Posted in answers to media questions, family conversations, parents and technology, social media, social networking

Social Media, bin Laden and Student Reactions

Read this Spotlight Blog post.

Are you looking for an interesting overview of the surreal celebrations on Sunday night, May 1, 2011 after the announcement about the death of Osama bin Laden?  Check out this post on the MacArthur Foundation’s Spotlight on Digital Media and Learning blog.

The Rise of Social Media and the Death of Osama bin Laden: Students Debate the Meaning of it All includes quotes, links to various media coverage, social media communication and helpful resources that shed some light on the spontaneous and unusually celebratory events that occurred around the United States.

A link to the NPR story on the celebrations takes readers to one of the most interesting comments, for me anyway.
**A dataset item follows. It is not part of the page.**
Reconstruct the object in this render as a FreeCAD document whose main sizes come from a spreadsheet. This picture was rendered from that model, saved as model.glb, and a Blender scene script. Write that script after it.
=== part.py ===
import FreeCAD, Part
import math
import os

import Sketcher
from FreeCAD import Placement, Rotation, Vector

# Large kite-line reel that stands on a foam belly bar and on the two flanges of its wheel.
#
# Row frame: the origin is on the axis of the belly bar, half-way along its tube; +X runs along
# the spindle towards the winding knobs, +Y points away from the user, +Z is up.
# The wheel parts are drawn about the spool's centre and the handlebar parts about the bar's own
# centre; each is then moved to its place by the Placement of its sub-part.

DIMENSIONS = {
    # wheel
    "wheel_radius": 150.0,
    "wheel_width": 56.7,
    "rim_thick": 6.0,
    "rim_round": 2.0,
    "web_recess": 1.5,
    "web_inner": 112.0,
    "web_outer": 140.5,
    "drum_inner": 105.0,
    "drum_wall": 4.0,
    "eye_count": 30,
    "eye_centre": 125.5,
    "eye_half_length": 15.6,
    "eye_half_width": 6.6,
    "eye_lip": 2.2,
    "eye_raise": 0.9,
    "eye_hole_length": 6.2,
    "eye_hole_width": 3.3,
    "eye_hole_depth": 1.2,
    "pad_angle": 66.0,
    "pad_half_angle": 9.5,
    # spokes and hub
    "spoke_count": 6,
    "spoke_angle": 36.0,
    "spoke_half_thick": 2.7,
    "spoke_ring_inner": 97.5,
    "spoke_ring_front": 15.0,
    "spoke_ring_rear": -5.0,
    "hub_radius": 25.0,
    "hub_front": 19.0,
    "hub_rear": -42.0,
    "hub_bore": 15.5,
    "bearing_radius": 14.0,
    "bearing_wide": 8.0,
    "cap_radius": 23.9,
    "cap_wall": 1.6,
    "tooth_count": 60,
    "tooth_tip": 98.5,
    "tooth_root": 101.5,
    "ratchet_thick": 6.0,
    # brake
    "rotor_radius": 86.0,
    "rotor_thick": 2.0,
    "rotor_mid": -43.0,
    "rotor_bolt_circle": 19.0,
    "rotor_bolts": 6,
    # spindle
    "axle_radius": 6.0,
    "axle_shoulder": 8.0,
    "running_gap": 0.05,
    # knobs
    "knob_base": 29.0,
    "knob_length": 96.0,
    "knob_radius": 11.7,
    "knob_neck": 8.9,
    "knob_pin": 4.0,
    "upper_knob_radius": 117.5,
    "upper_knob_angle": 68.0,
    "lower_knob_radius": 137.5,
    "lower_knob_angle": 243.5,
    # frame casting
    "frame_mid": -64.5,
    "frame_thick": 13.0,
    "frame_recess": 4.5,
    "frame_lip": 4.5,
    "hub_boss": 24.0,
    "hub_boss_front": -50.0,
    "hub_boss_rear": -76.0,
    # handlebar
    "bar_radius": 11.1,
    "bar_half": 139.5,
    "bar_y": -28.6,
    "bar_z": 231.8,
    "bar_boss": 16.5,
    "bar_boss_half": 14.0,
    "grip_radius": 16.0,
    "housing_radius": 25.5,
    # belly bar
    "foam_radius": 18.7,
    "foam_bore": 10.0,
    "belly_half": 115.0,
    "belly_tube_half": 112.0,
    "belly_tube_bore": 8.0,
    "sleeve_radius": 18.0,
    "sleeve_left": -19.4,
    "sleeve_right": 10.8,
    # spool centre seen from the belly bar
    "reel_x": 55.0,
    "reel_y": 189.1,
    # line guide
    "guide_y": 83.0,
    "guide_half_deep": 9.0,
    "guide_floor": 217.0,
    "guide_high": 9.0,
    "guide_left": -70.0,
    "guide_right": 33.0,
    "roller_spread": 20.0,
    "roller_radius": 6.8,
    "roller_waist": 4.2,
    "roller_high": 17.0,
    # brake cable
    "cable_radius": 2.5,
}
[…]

Part of one comment is below.

Mr. ADAM EVAN ANGLE (Student, Boston University): So I grew up under the specter of Osama bin Laden as the boogeyman. He was our Lord Vuldemort, if you will, like in Harry Potter, you know. He was pretty much the face of evil.
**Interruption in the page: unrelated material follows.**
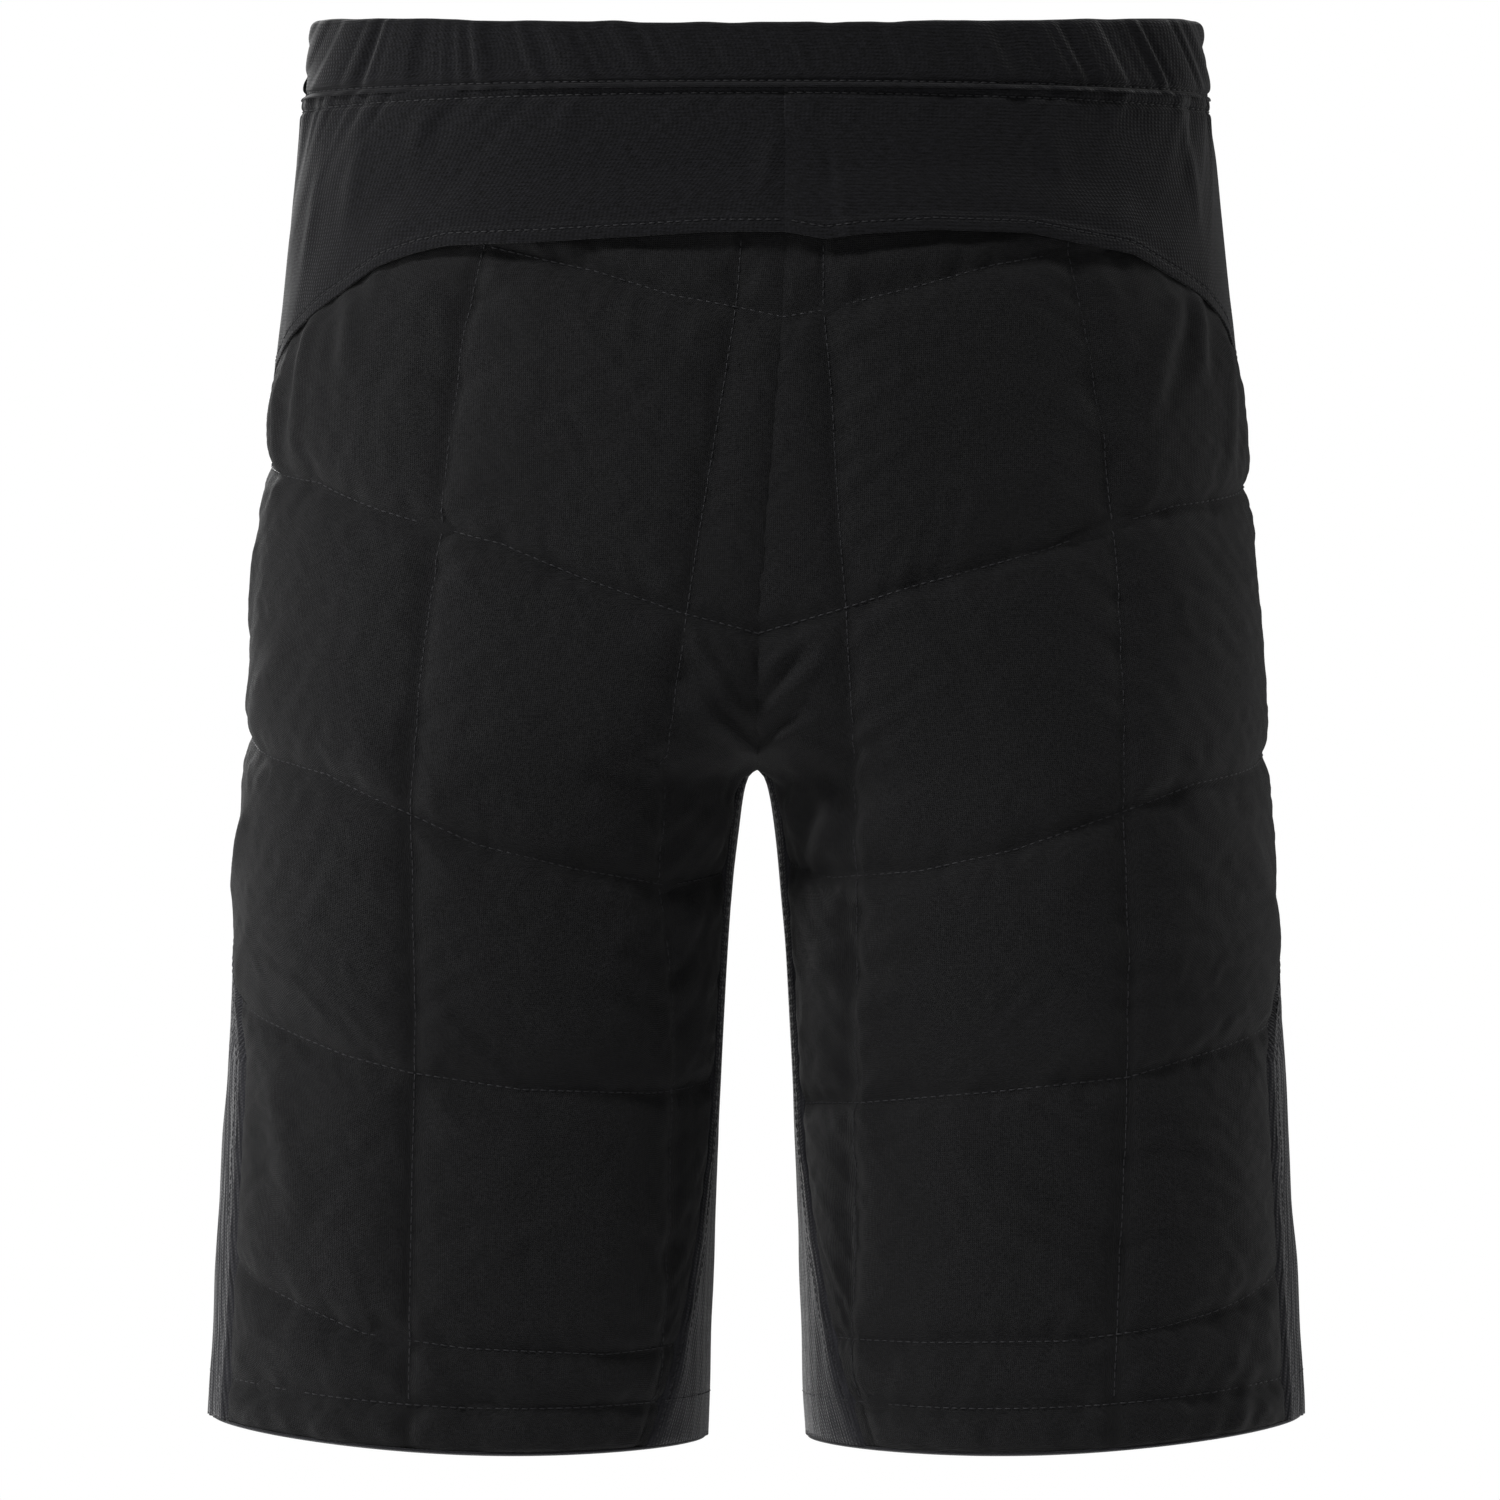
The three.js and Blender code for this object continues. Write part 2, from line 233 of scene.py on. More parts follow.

As a teacher and parent who lived through years with the Harry Potter phenomenon, I can completely understand this comment.

Just as Lord Voldemort cast a shadow over the lives of almost every character in the seven J.K Rowling books, so, after 9/11 did bin Laden cast the same shadow. The students out celebrating were children between 8-12 years old when the terrorist attacks occurred, and their lives were irrevocably changed in frightening and mysterious ways. They lived through their pre-adolescent and teen years with this specter always in the background and sometimes it felt much closer than that.

It’s never easy for parents and teachers to have conversations about destruction, death, terrorism, and natural catastrophes. For those who want to think a bit more about the events, this is an excellent article to read.  Additionally, some months ago, after the Japanese earthquake and tsunami, I wrote a post about a section of the American Academy of Pediatrics website and other resources that focus on talking to children about dramatic and scary news events.